Dans une raffinerie illégale. Au Nigeria, des milliers de personnes  participent à ce détournement de pétrole, connu localement sous le nom de

Friday Akpan, le seul Nigérian qui a obtenu gain de cause dans cette affaire, assure que la pollution a endommagé ses terres et ses 47 étangs à poissons. Eric Barizaa Dooh, un autre plaignant présent à l'audience à La Haye, en est quant à lui ressorti avec des "sentiments partagés", affirmant que le tribunal n'avait pas été "juste" avec son village de Goi, un "endroit toujours très contaminé".

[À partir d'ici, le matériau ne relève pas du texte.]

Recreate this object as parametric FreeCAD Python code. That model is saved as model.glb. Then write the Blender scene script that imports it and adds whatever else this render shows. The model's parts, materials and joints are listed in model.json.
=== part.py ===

Shell s'est de son côté félicitée d'avoir été blanchie en tant que société-mère. La compagnie nie toute responsabilité dans les fuites, assurant que la pollution pétrolière dans le delta du Niger est due en grande partie au détournement du pétrole qui coule dans les oléoducs – le "bunkering" –, qui a capté l'année dernière environ un cinquième de la production nationale de pétrole, selon le ministre nigérian des finances. "70 % des fuites dans le delta sont dues au sabotage", affirmait à l'AFP Mutiu Sunmonu, patron du groupe au Nigeria, en 2011.

D'après le blog environnement du Guardian toutefois, bien que les habitants admettent ouvrir de petites raffineries locales "pour survivre", "il y a de plus en plus de preuves que les vols les plus importants ne viennent pas des villageois et des agriculteurs du delta, mais de rackets sophistiqués, venant de gangs organisés au cœur du gouvernement local, et même national, et de l'armée, qui volent et déversent du pétrole à grande échelle".

Selon la branche néerlandaise de l'ONG des Amis de la Terre, ce procès constituait la première affaire où une société néerlandaise est poursuivie aux Pays-Bas pour des faits à l'étranger. L'association, également plaignante dans cette affaire, espérait un précédent mondial en matière de responsabilité environnementale, grâce à la jurisprudence.

Ancien président des Amis de la Terre, Nnimmo Bassey estime, malgré tout, que l'affaire établit un précédent : "Shell et d'autres multinationales sont averties qu'elles ne peuvent pas polluer l'environnement n'importe où dans le monde et retourner chez elles en profitant de leurs bénéfices".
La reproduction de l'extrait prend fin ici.